Worauf wollen Sie hinaus?
Diese Mischung auf engen Raum existiert nicht mehr. Kreuzberg separiert sich. Auf dem Maifest feiern die Türken hier und das Szenepublikum eine Ecke weiter. Das unmittelbare Zusammenleben wie früher gibt nicht mehr. Früher gab es soziale Schichtungen, aber keine Separierung nach Ethnien.
Verklären Sie das frühere Kreuzberg nicht ein bisschen?

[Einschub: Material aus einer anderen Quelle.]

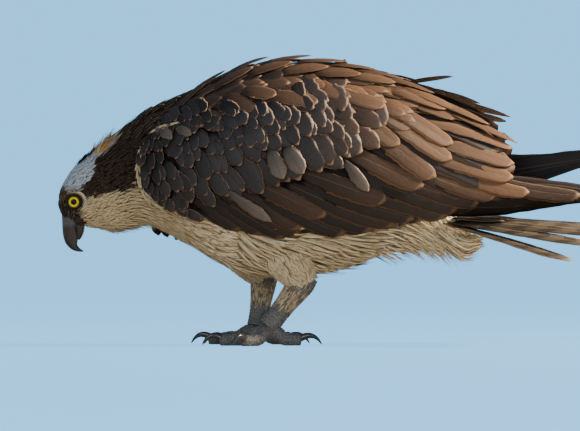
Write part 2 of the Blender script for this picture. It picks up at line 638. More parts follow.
TRACTS = [
    # name, from, to, row step, gap, length, width, rise at root, quarter and tip, camber, outline, fringe
    ("face_feathers", 0.25, 4.6, 2.1, 1.9, 8.8, 3.3, (-0.9, -0.3, 0.0), 0.02, "long", 0.15),
    ("neck_feathers", 4.4, 7.6, 3.2, 3.2, 18, 4.0, (-2.5, -0.7, 1.2), 0.12, "lance", 0.4),
    ("breast_feathers", 7.3, 12.2, 4.0, 3.6, 33, 8.0, (-2.6, -1.1, 0.0), 0.02, "lance", 0.15),
    ("belly_feathers", 12.0, 17.9, 4.0, 3.6, 35, 8.0, (-2.6, -1.1, 0.2), 0.02, "lance", 0.15),
]
UNDER_WING = {"x": (-88, 100), "z": (140, 238)}
UNDER_MANTLE = {"from": 7.4, "half": 40}
BILL_BASE = {"x": -184.5, "z": 131.0}
EYE_BARE = 9.2
SEEN_AT = 0.6
for number, tract_row in enumerate(TRACTS):
    name, first, last, step, gap, length, width, rise, camber, outline, fringe = tract_row
    chance = np.random.default_rng(40 + number)
    root = rows_of(first, last, step, gap)
    root += chance.normal(0, 1, root.shape) * [0.02, 1.0]
    x, _, z = head_surface(root[:, 0], root[:, 1])[0].T
    hidden = (x > UNDER_WING["x"][0]) & (x < UNDER_WING["x"][1])
    hidden &= (z > UNDER_WING["z"][0]) & (z < UNDER_WING["z"][1])
    hidden |= np.hypot(x - EYE["x"], z - EYE["z"]) < EYE_BARE
    hidden |= (root[:, 0] > UNDER_MANTLE["from"]) & (np.abs(root[:, 1] - 90) < UNDER_MANTLE["half"])
    hidden |= (x < BILL_BASE["x"]) & (z < BILL_BASE["z"] + chance.uniform(-3, 1.5, len(x)))
    root = root[~hidden]
    at, count = root[:, 0], len(root)
    size = length * chance.uniform(0.8, 1.2, count) * (0.75 + 0.25 * soft(at, first, (first + last) / 2))
    size *= 0.55 + 0.45 * soft(at, 0.3, 1.6)
    tip = tips_of(root, size / stretch(head_surface, root, 5), chance.normal(0, 3.0, count))
    part = root * (1 - SEEN_AT) + tip * SEEN_AT
    tint = markings(head_surface(part[:, 0], part[:, 1])[0], np.clip(chance.normal(0, 0.5, count), -1, 1))
    vary = 0.04 + 0.1 * soft(at, 3, 6)
    tint = tint * (1 + vary * chance.uniform(-1, 1, count))[:, None]
    loose = chance.uniform(-0.3, 0.5, count) * soft(at, 2.5, 6)
    lift = np.array(rise) + np.array([0, 0, 1.0]) * loose[:, None]
    tract = feathers(name, head_surface, root, tip, width * chance.uniform(0.85, 1.15, count), lift, tint,
                     soft_finish, outline=outline, thick=0.2, camber=camber, fringe=fringe, seed=number,
                     home=body_home(root))


# Lore bristles: short stiff dark bristles between the eye and the bill, rooted in the face and combed down
# over the base of the bill.
chance = np.random.default_rng(55)
count = 300
root = np.stack([chance.uniform(0.4, 1.5, count), chance.uniform(-38, 218, count)], -1)
tip = np.stack([np.maximum(root[:, 0] - chance.uniform(0.5, 1.1, count), 0.02),
                root[:, 1] + chance.normal(0, 3, count)], -1)
tint = mix(DARK * 1.3, np.array([0.10, 0.085, 0.07]), chance.uniform(0, 1, count) ** 2)
outer = 0.8 + 2.4 * np.abs(np.cos(np.radians(tip[:, 1])))
lift = np.stack([np.full(count, -0.8), np.full(count, 0.4), outer], -1)
bristles = feathers("lore_bristles", head_surface, root, tip, 1.5, lift, tint, soft_finish, outline="lance",
                    thick=0.25, camber=0.1, seed=56, home=body_home(root))


# Mantle and rump: broad dark feathers with pale rims, rooted in rows down the back between the wings, and
# browner towards the rump.
MANTLE = {"from": 6.6, "to": 16.8, "step": 9.0, "gap": 8.0, "half": 44, "grown": 9.5}
chance = np.random.default_rng(60)
root = rows_of(MANTLE["from"], MANTLE["to"], MANTLE["step"], MANTLE["gap"])
root = root[np.abs(root[:, 1] - 90) < MANTLE["half"]]
root += chance.normal(0, 1, root.shape) * [0.05, 1.6]
count = len(root)
here = body_surface(root[:, 0], root[:, 1])[0]
grown = soft(root[:, 0], MANTLE["from"], MANTLE["grown"])
reach = (18 + 14 * grown) * chance.uniform(0.8, 1.2, count) / stretch(body_surface, root)
tip = tips_of(root, reach, chance.normal(0, 2.5, count))
browner = 0.7 * soft(here[:, 0], -60, 60) * chance.uniform(0.4, 1, count)
tint = mix(DARK, np.array([0.15, 0.08, 0.045]), browner)
back = feathers("mantle_feathers", body_surface, root, tip, 7 + 7 * grown, (-3, -0.4, 2.2), tint,
                soft_finish, outline="covert", grid=(8, 5), thick=0.35, camber=0.14, fray=0.04, fringe=0.6,
                seed=61, home=body_home(root))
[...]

Kreuzberg ist nach wie vor ein fantastischer Bezirk. Aber es kommen viele Leuten aus den deutschen Provinzen. Da wo früher der Hinterhof und Islam war, dominiert heute die schwäbische Landjugend. Die Türken werden vom Szenepublikum verdrängt. Wenn wir es nicht schaffen, dass in einem kleinen Modellbezirk wie Kreuzberg die Kulturen zusammenleben, frage ich mich, wie wir es im großen Europa zwischen Balkan und Skandinavien schaffen wollen. Manchmal habe ich den Eindruck, die Türken in Kreuzberg lassen sich zu viel gefallen.
Wie meinen Sie das?
In den 80er-Jahren, als Lummer versucht hat eine Zuzugssperre für Türken zu erlassen, gab es riesige Demos. Zum ersten Mal sind alle Türkengruppen zusammen auf die Straße gegangen sind. Die haben gemerkt, in Deutschland gibt es Rechte, für die es sich lohnt zu kämpfen. Das ist der erste Schritt der Integration und Demokratisierung.
Was für ein Verhältnis haben Sie eigentlich zu den Kreuzberger Autonomen?

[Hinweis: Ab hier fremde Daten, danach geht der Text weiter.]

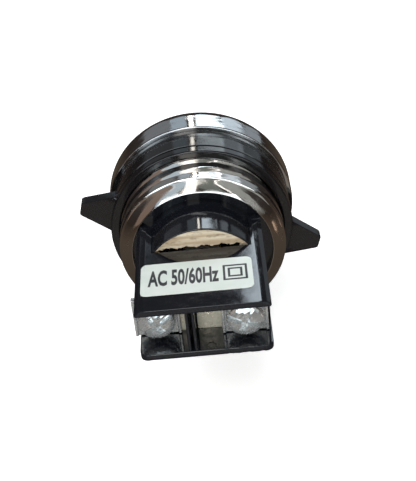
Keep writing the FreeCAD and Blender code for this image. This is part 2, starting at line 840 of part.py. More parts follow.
pieces = {
    "neck_sleeve": neck_sleeve,
    "panel_gasket": panel_gasket,
    "thrust_washer": thrust_washer,
    "ring_nut": ring_nut,
    "bezel_ring": bezel_ring,
    "lens": lens,
    "lens_gasket": lens_gasket,
    "lamp_body": lamp_body,
    "retaining_ring": retaining_ring,
    "end_board": end_board,
    "terminal_block": terminal_block,
    "floor_plate": floor_plate,
    "rating_label": rating_label,
    "terminal_rivets": terminal_rivets,
    "lead_wires": lead_wires,
    "transformer_core": transformer_core,
    "coil_bobbin": coil_bobbin,
    "primary_winding": primary_winding,
    "secondary_winding": secondary_winding,
    "coil_tape": coil_tape,
    "holder_insulator": holder_insulator,
    "bulb_holder": bulb_holder,
    "bulb_cap": bulb_cap,
    "bulb_contact": bulb_contact,
    "bulb_glass": bulb_glass,
    "bulb_filament": bulb_filament,
    "contact_plunger": contact_plunger,
    "contact_spring": contact_spring,
}

os.makedirs("parts", exist_ok=True)
for name, make in pieces.items():
    make().exportStep("parts/" + name + ".step")
for side in terminal_x:
    terminal_plate(side).exportStep("parts/terminal_plate_" + side + ".step")
    square_washer(side).exportStep("parts/square_washer_" + side + ".step")
    spring_washer(side).exportStep("parts/spring_washer_" + side + ".step")
    terminal_screw(side).exportStep("parts/terminal_screw_" + side + ".step")
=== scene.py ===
# %% [markdown]
# # A panel indicator lamp, finished in Blender
# The lamp goes through a round hole in a control panel. A chrome bezel and a domed lens face the
# front. Behind the panel a ring nut with two wings clamps it, and a black moulding carries a small
# transformer and two screw terminals. This script makes the visible surfaces, piece by piece,
# around a frame that already fixes every place and every joint.
#
# The frame is loaded first. The finished object may not outgrow it.

# %% Load the frame
import json
import math

import bmesh
import bpy
import numpy as np
from mathutils import Matrix, Vector


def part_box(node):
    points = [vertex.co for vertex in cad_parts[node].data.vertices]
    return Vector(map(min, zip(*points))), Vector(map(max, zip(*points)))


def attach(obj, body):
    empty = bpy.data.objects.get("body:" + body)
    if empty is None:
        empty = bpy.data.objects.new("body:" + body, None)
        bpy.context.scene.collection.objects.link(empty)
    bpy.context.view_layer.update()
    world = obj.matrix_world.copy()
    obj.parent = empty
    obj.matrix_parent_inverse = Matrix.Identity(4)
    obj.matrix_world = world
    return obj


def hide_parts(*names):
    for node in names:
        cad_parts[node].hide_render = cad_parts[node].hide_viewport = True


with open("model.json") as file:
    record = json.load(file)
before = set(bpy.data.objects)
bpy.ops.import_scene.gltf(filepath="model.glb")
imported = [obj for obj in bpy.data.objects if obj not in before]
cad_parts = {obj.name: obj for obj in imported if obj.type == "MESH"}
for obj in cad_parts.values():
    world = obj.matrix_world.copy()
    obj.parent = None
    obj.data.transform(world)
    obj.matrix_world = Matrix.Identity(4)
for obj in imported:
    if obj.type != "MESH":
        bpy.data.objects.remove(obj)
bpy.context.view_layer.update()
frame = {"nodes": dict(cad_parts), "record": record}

# %% [markdown]
# ## Lengths
# The frame is in metres, but a small lamp is easier to think about in millimetres. All shapes here
# are worked out in millimetres and scaled once, when they become a mesh. Each place comes from the
# box of the frame's node, so a piece follows its node if a size changes. The lamp's own frame has
# +Y out of the front, so "rear" is the low end of Y and "front" the high end.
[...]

Bei den Hausbesetzern und Umweltschutzorganisationen wusste ich vorher, wenn sie Aktionen geplant haben. Mit den Autonomen gab es nie eine Zusammenarbeit.
Mit was für einem Gefühl blicken Sie auf Ihre alten Bilder?
Ein bisschen wehmütig. Da merkt man, wie die Zeit vergeht, wie alt man geworden ist. Was auffällig ist: Die 80er Jahre waren extrem brutale, gewalttätige Zeiten - nicht nur die Demonstrationen. Verzerrte Gesichter, Prügeleien, Messerstechereien. Was das angeht, leben wir heute in besseren Zeiten.
Und sonst?
Die Gesellschaft wird sprachloser. Wenn man die Zeitungen aufschlägt, geht es um Kultur, Essen und Genuss. Wir haben keine richtigen Probleme, die viele Menschen miteinander verbinden. Vielleicht kommt das ja durch diese Kernkraftgeschichten noch mal.
Warum sind Sie eigentlich nie aktiv in die Politik gegangen?
Die persönlichen Machtkämpfe sind mir zu brutal. Als Fotograf kann man sich besser raushalten.